**Work to be completed**
Copy all of the material below exactly.

**Data segment**
● ● ● ● ● ● ●

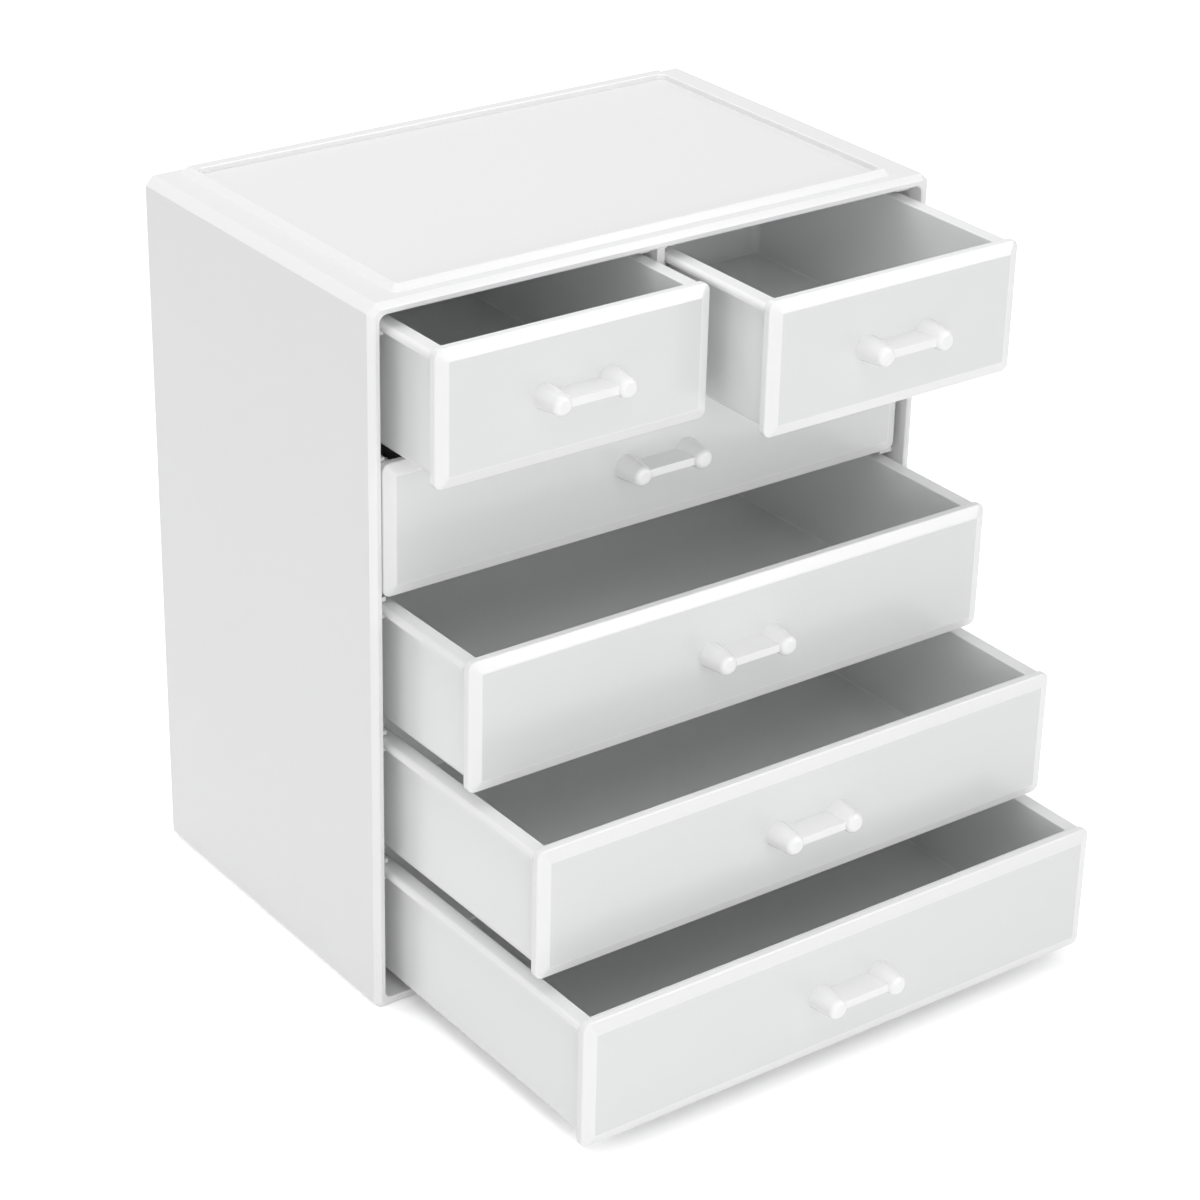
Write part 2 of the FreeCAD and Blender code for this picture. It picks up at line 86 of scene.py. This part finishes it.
def softbox(name, toward, distance, width, height, watts):
    """An area light that faces the middle of the object."""
    data = bpy.data.lights.new(name, "AREA")
    data.shape = "RECTANGLE"
    data.size = width
    data.size_y = height
    data.energy = watts
    lamp = bpy.data.objects.new(name, data)
    middle = Vector(AIM)
    lamp.location = middle + Vector(toward).normalized() * distance
    lamp.rotation_euler = (lamp.location - middle).to_track_quat("Z", "Y").to_euler()
    bpy.context.scene.collection.objects.link(lamp)
    return lamp


def math_node(nodes, links, operation, *inputs):
    """The output of a Math node fed with sockets or numbers."""
    node = nodes.new("ShaderNodeMath")
    node.operation = operation
    for socket, given in zip(node.inputs, inputs):
        if isinstance(given, (int, float)):
            socket.default_value = given
        else:
            links.new(given, socket)
    return node.outputs[0]


def seen_or_lit(nodes, links, seen, lit):
    """A value that is one number where it is seen, straight or mirrored, and another for light."""
    path = nodes.new("ShaderNodeLightPath")
    looked_at = 0.0
    for ray in ("Is Camera Ray", "Is Glossy Ray", "Is Transmission Ray"):
        looked_at = math_node(nodes, links, "MAXIMUM", path.outputs[ray], looked_at)
    blend = nodes.new("ShaderNodeMix")
    blend.inputs["A"].default_value = lit
    blend.inputs["B"].default_value = seen
    links.new(looked_at, blend.inputs["Factor"])
    return blend.outputs["Result"]


def studio_sky():
    """An even sky that is white where it is seen."""
    world = bpy.data.worlds.new("studio")
    bpy.context.scene.world = world
    world.use_nodes = True
    nodes, links = world.node_tree.nodes, world.node_tree.links
    background = nodes["Background"]
    background.inputs["Color"].default_value = (1, 1, 1, 1)
    links.new(seen_or_lit(nodes, links, SKY_SEEN, SKY_LIT), background.inputs["Strength"])


def studio_floor():
    """A pale floor, paler where it is seen than for the light that it sends back."""
    reach = FLOOR_SIZE / 2
    mesh = bpy.data.meshes.new("studio_floor")
    corners = [(-reach, -reach, 0), (reach, -reach, 0), (reach, reach, 0), (-reach, reach, 0)]
    mesh.from_pydata(corners, [], [(0, 1, 2, 3)])
    floor = bpy.data.objects.new("studio_floor", mesh)
    bpy.context.scene.collection.objects.link(floor)
    material = bpy.data.materials.new("pale_floor")
    material.use_nodes = True
    nodes, links = material.node_tree.nodes, material.node_tree.links
    nodes.clear()
    shade = nodes.new("ShaderNodeBsdfDiffuse")
    output = nodes.new("ShaderNodeOutputMaterial")
    links.new(seen_or_lit(nodes, links, FLOOR_SEEN, FLOOR_LIT), shade.inputs["Color"])
    links.new(shade.outputs[0], output.inputs["Surface"])
    mesh.materials.append(material)


def turned_away(nodes, links, place, axes, gentle, steep):
    """How far the surface is turned from the nearest of some axes, from 0 to 1.

    The turn is the arc cosine of the normal's largest part along those axes, and the mask
    rises with it between gentle and steep, in degrees.
    """
    parts = nodes.new("ShaderNodeSeparateXYZ")
    links.new(place.outputs["Normal"], parts.inputs[0])
    largest = 0.0
    for axis in axes:
        size = math_node(nodes, links, "ABSOLUTE", parts.outputs[axis])
        largest = math_node(nodes, links, "MAXIMUM", size, largest)
    turn = math_node(nodes, links, "ARCCOSINE", largest)
    ramp = nodes.new("ShaderNodeMapRange")
    ramp.inputs["From Min"].default_value = math.radians(gentle)
    ramp.inputs["From Max"].default_value = math.radians(steep)
    links.new(turn, ramp.inputs["Value"])
    return ramp.outputs["Result"]


def moulded_white(name, tone, highlight_tone, roughness, ripple, edges):
    """Glossy opaque plastic: even white with faint clouds, a painted highlight on its edges and a
    slight ripple.
    """
    material = bpy.data.materials.new(name)
    material.use_nodes = True
    nodes, links = material.node_tree.nodes, material.node_tree.links
    shader = nodes["Principled BSDF"]
    shader.inputs["IOR"].default_value = PLASTIC_IOR
    place = nodes.new("ShaderNodeTexCoord")

    cloud = nodes.new("ShaderNodeTexNoise")
    cloud.inputs["Scale"].default_value = CLOUD_SCALE
    cloud.inputs["Detail"].default_value = CLOUD_DETAIL
    links.new(place.outputs["Object"], cloud.inputs["Vector"])
    body = nodes.new("ShaderNodeMix")
    body.data_type = "RGBA"
    body.inputs["A"].default_value = [part * CLOUD_SHADE for part in tone] + [1]
    body.inputs["B"].default_value = list(tone) + [1]
    links.new(cloud.outputs["Fac"], body.inputs["Factor"])
    # Painted highlight: where the surface turns from the flat faces, the tone goes to the paler
    # highlight tone
    highlighted_colour = nodes.new("ShaderNodeMix")
    highlighted_colour.data_type = "RGBA"
    highlighted_colour.inputs["B"].default_value = list(highlight_tone) + [1]
    links.new(body.outputs["Result"], highlighted_colour.inputs["A"])
    links.new(turned_away(nodes, links, place, *edges), highlighted_colour.inputs["Factor"])
    links.new(highlighted_colour.outputs["Result"], shader.inputs["Base Color"])

    haze = nodes.new("ShaderNodeMapRange")
    haze.inputs["To Min"].default_value = roughness * (1 - GLOSS_SPREAD)
    haze.inputs["To Max"].default_value = roughness * (1 + GLOSS_SPREAD)
    links.new(cloud.outputs["Fac"], haze.inputs["Value"])
    links.new(haze.outputs["Result"], shader.inputs["Roughness"])

    skin = nodes.new("ShaderNodeTexNoise")
    skin.inputs["Scale"].default_value = RIPPLE_SCALE
    skin.inputs["Detail"].default_value = RIPPLE_DETAIL
    links.new(place.outputs["Object"], skin.inputs["Vector"])
    bump = nodes.new("ShaderNodeBump")
    bump.inputs["Strength"].default_value = ripple
    bump.inputs["Distance"].default_value = RIPPLE_DEPTH
    links.new(skin.outputs["Fac"], bump.inputs["Height"])
    links.new(bump.outputs["Normal"], shader.inputs["Normal"])
    return material


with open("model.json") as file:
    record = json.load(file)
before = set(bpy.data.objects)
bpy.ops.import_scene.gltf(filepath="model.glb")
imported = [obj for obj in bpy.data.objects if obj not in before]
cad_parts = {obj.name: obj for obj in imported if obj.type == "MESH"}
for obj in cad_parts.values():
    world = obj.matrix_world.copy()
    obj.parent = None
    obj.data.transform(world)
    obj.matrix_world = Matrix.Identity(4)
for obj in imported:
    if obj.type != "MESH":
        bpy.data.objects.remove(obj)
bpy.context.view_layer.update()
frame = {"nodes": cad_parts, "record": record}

camera_at_photo()
studio_sky()
studio_floor()
for label, placing in SOFTBOXES.items():
    softbox(label, *placing)
softbox("reflected_card", *REFLECTED_CARD).visible_diffuse = False
bpy.context.scene.view_settings.view_transform = "Standard"

# Four copies of one plastic, whose different tones are painted light and shade
finishes_and_painted_tones = {slot: moulded_white(f"{slot}_plastic", *look) for slot, look in FINISHES_AND_PAINTED_TONES.items()}
for part in frame["record"]["subparts"]:
    node = frame["nodes"][part["node"]]
    node.data.materials.clear()
    node.data.materials.append(finishes_and_painted_tones[part["material_slot"]])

● ● ● ● ● ● ●

**Written response**
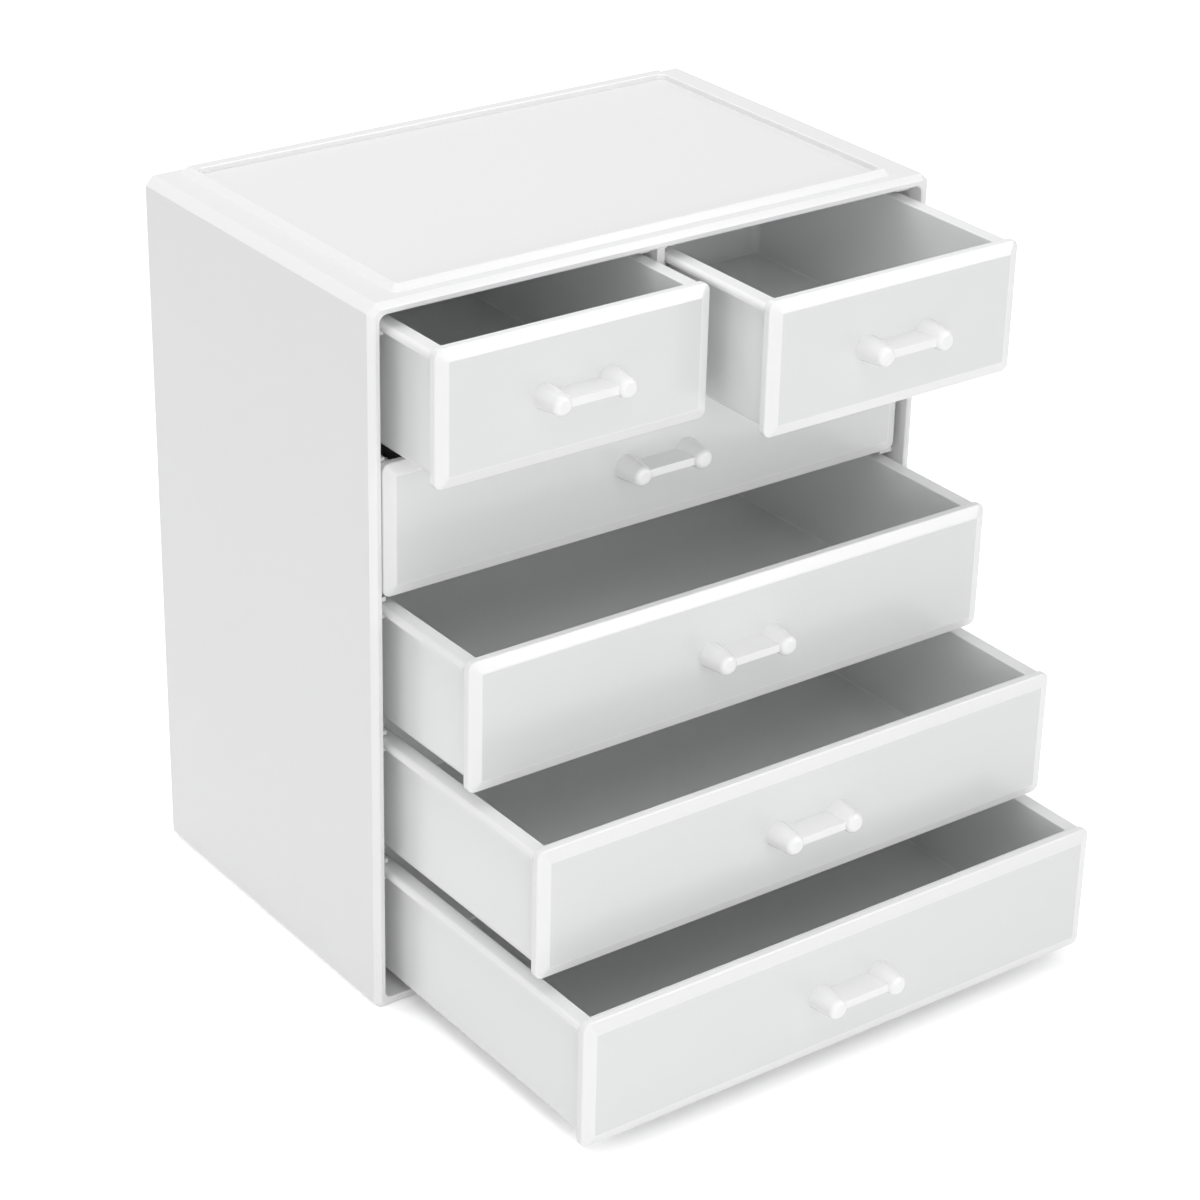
Write part 2 of the FreeCAD and Blender code for this picture. It picks up at line 86 of scene.py. This part finishes it.
def softbox(name, toward, distance, width, height, watts):
    """An area light that faces the middle of the object."""
    data = bpy.data.lights.new(name, "AREA")
    data.shape = "RECTANGLE"
    data.size = width
    data.size_y = height
    data.energy = watts
    lamp = bpy.data.objects.new(name, data)
    middle = Vector(AIM)
    lamp.location = middle + Vector(toward).normalized() * distance
    lamp.rotation_euler = (lamp.location - middle).to_track_quat("Z", "Y").to_euler()
    bpy.context.scene.collection.objects.link(lamp)
    return lamp


def math_node(nodes, links, operation, *inputs):
    """The output of a Math node fed with sockets or numbers."""
    node = nodes.new("ShaderNodeMath")
    node.operation = operation
    for socket, given in zip(node.inputs, inputs):
        if isinstance(given, (int, float)):
            socket.default_value = given
        else:
            links.new(given, socket)
    return node.outputs[0]


def seen_or_lit(nodes, links, seen, lit):
    """A value that is one number where it is seen, straight or mirrored, and another for light."""
    path = nodes.new("ShaderNodeLightPath")
    looked_at = 0.0
    for ray in ("Is Camera Ray", "Is Glossy Ray", "Is Transmission Ray"):
        looked_at = math_node(nodes, links, "MAXIMUM", path.outputs[ray], looked_at)
    blend = nodes.new("ShaderNodeMix")
    blend.inputs["A"].default_value = lit
    blend.inputs["B"].default_value = seen
    links.new(looked_at, blend.inputs["Factor"])
    return blend.outputs["Result"]


def studio_sky():
    """An even sky that is white where it is seen."""
    world = bpy.data.worlds.new("studio")
    bpy.context.scene.world = world
    world.use_nodes = True
    nodes, links = world.node_tree.nodes, world.node_tree.links
    background = nodes["Background"]
    background.inputs["Color"].default_value = (1, 1, 1, 1)
    links.new(seen_or_lit(nodes, links, SKY_SEEN, SKY_LIT), background.inputs["Strength"])


def studio_floor():
    """A pale floor, paler where it is seen than for the light that it sends back."""
    reach = FLOOR_SIZE / 2
    mesh = bpy.data.meshes.new("studio_floor")
    corners = [(-reach, -reach, 0), (reach, -reach, 0), (reach, reach, 0), (-reach, reach, 0)]
    mesh.from_pydata(corners, [], [(0, 1, 2, 3)])
    floor = bpy.data.objects.new("studio_floor", mesh)
    bpy.context.scene.collection.objects.link(floor)
    material = bpy.data.materials.new("pale_floor")
    material.use_nodes = True
    nodes, links = material.node_tree.nodes, material.node_tree.links
    nodes.clear()
    shade = nodes.new("ShaderNodeBsdfDiffuse")
    output = nodes.new("ShaderNodeOutputMaterial")
    links.new(seen_or_lit(nodes, links, FLOOR_SEEN, FLOOR_LIT), shade.inputs["Color"])
    links.new(shade.outputs[0], output.inputs["Surface"])
    mesh.materials.append(material)


def turned_away(nodes, links, place, axes, gentle, steep):
    """How far the surface is turned from the nearest of some axes, from 0 to 1.

    The turn is the arc cosine of the normal's largest part along those axes, and the mask
    rises with it between gentle and steep, in degrees.
    """
    parts = nodes.new("ShaderNodeSeparateXYZ")
    links.new(place.outputs["Normal"], parts.inputs[0])
    largest = 0.0
    for axis in axes:
        size = math_node(nodes, links, "ABSOLUTE", parts.outputs[axis])
        largest = math_node(nodes, links, "MAXIMUM", size, largest)
    turn = math_node(nodes, links, "ARCCOSINE", largest)
    ramp = nodes.new("ShaderNodeMapRange")
    ramp.inputs["From Min"].default_value = math.radians(gentle)
    ramp.inputs["From Max"].default_value = math.radians(steep)
    links.new(turn, ramp.inputs["Value"])
    return ramp.outputs["Result"]


def moulded_white(name, tone, highlight_tone, roughness, ripple, edges):
    """Glossy opaque plastic: even white with faint clouds, a painted highlight on its edges and a
    slight ripple.
    """
    material = bpy.data.materials.new(name)
    material.use_nodes = True
    nodes, links = material.node_tree.nodes, material.node_tree.links
    shader = nodes["Principled BSDF"]
    shader.inputs["IOR"].default_value = PLASTIC_IOR
    place = nodes.new("ShaderNodeTexCoord")

    cloud = nodes.new("ShaderNodeTexNoise")
    cloud.inputs["Scale"].default_value = CLOUD_SCALE
    cloud.inputs["Detail"].default_value = CLOUD_DETAIL
    links.new(place.outputs["Object"], cloud.inputs["Vector"])
    body = nodes.new("ShaderNodeMix")
    body.data_type = "RGBA"
    body.inputs["A"].default_value = [part * CLOUD_SHADE for part in tone] + [1]
    body.inputs["B"].default_value = list(tone) + [1]
    links.new(cloud.outputs["Fac"], body.inputs["Factor"])
    # Painted highlight: where the surface turns from the flat faces, the tone goes to the paler
    # highlight tone
    highlighted_colour = nodes.new("ShaderNodeMix")
    highlighted_colour.data_type = "RGBA"
    highlighted_colour.inputs["B"].default_value = list(highlight_tone) + [1]
    links.new(body.outputs["Result"], highlighted_colour.inputs["A"])
    links.new(turned_away(nodes, links, place, *edges), highlighted_colour.inputs["Factor"])
    links.new(highlighted_colour.outputs["Result"], shader.inputs["Base Color"])

    haze = nodes.new("ShaderNodeMapRange")
    haze.inputs["To Min"].default_value = roughness * (1 - GLOSS_SPREAD)
    haze.inputs["To Max"].default_value = roughness * (1 + GLOSS_SPREAD)
    links.new(cloud.outputs["Fac"], haze.inputs["Value"])
    links.new(haze.outputs["Result"], shader.inputs["Roughness"])

    skin = nodes.new("ShaderNodeTexNoise")
    skin.inputs["Scale"].default_value = RIPPLE_SCALE
    skin.inputs["Detail"].default_value = RIPPLE_DETAIL
    links.new(place.outputs["Object"], skin.inputs["Vector"])
    bump = nodes.new("ShaderNodeBump")
    bump.inputs["Strength"].default_value = ripple
    bump.inputs["Distance"].default_value = RIPPLE_DEPTH
    links.new(skin.outputs["Fac"], bump.inputs["Height"])
    links.new(bump.outputs["Normal"], shader.inputs["Normal"])
    return material


with open("model.json") as file:
    record = json.load(file)
before = set(bpy.data.objects)
bpy.ops.import_scene.gltf(filepath="model.glb")
imported = [obj for obj in bpy.data.objects if obj not in before]
cad_parts = {obj.name: obj for obj in imported if obj.type == "MESH"}
for obj in cad_parts.values():
    world = obj.matrix_world.copy()
    obj.parent = None
    obj.data.transform(world)
    obj.matrix_world = Matrix.Identity(4)
for obj in imported:
    if obj.type != "MESH":
        bpy.data.objects.remove(obj)
bpy.context.view_layer.update()
frame = {"nodes": cad_parts, "record": record}

camera_at_photo()
studio_sky()
studio_floor()
for label, placing in SOFTBOXES.items():
    softbox(label, *placing)
softbox("reflected_card", *REFLECTED_CARD).visible_diffuse = False
bpy.context.scene.view_settings.view_transform = "Standard"

# Four copies of one plastic, whose different tones are painted light and shade
finishes_and_painted_tones = {slot: moulded_white(f"{slot}_plastic", *look) for slot, look in FINISHES_AND_PAINTED_TONES.items()}
for part in frame["record"]["subparts"]:
    node = frame["nodes"][part["node"]]
    node.data.materials.clear()
    node.data.materials.append(finishes_and_painted_tones[part["material_slot"]])